A functioning autistic person is someone who'd figured out how to read whatever comes out when you try to translate French into German using an English-to-German codec.
In a world of this strange, strange analogy not many people have much use for French at all. But that doesn't mean they won't.
To put it another, perhaps more sensical way, autistic people do not have different thoughts from other people. That's not what I'm saying. I'm saying that the method in which they devise thoughts is distinct from the most common way, and often distinct from one another. There is no "Rosetta Stone" (the historical artifact, not the software) for translating their thoughts into the types of communication we all take for granted. That is what isolates them. Many have learned to communicate in spite of this, using vastly more complex cognitive mechanisms to find communication patterns in order to convey simple concepts. Others have not.
Just because you don't know what good a trait will do the individual doesn't mean it won't benefit the population.
HAVING TWO HEMISPHERES IN YOUR BRAIN: The Original Autism
Once upon a time there were organisms roaming the Earth that had only one major portion of their brain. This made things easy. They had simple instructions, and they followed them. There was never a conflict or a doubt or a worry in their heads, because they were unable to compare different points of view. Then, one day, an organism appeared on the Earth with two pieces of brain. Each pieces of brain was perfectly capable on its own. But this did not give the organism quicker speed, no no! In fact, it reduced the reaction time of the organism. Now, instead of having a gut reaction to absolutely everything, this organism could weigh the options, consider different outcomes, and debate the merits and demerits of different courses of action.
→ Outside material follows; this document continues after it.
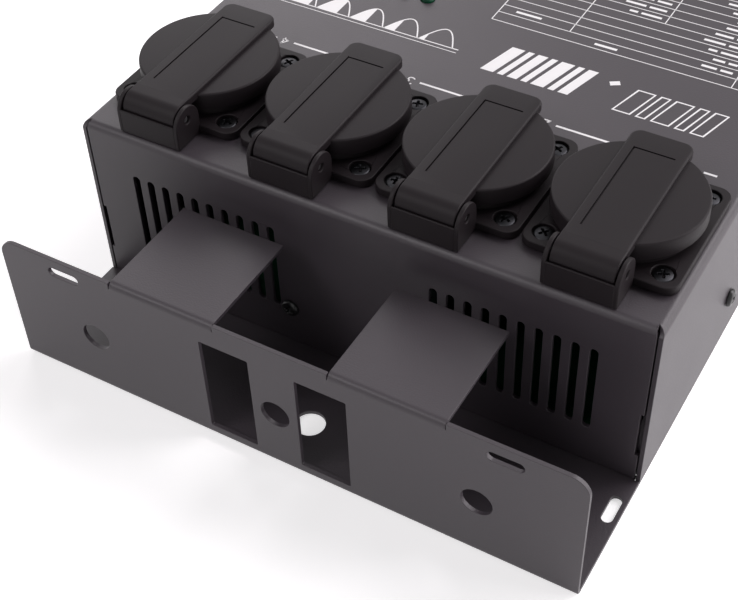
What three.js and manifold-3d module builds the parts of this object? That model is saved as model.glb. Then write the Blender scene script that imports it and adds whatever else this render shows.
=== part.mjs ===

Many of these organisms were snapped up by predators as they peered into the carnivore's jaws, wondering what to do.
Then, one day, all of the organisms were being chased off the edge of a cliff by a large predator. The stupid one-hemisphere brain'd organisms just had the one thought in their head: "Run, mothafucca!" But the two-hemisphere brain'd organisms realized, "Shyit, if I run off this cliff, I ain't NEVA gonna git laid." And instead took the elevator.
The moral of the story is that diversity in a population is never a bad thing. The trait has to already exist in the population for it to be acted upon by natural selection. EVOLUTION IS NOT THE CHANGE OF THE INDIVIDUAL.
You, sir, are both arrogant and ignorant - a soulcrushingly common affliction. Please seek professional help. From a scientist. Go to school or something. And if you're a highschooler, so help me, I will break down and cry.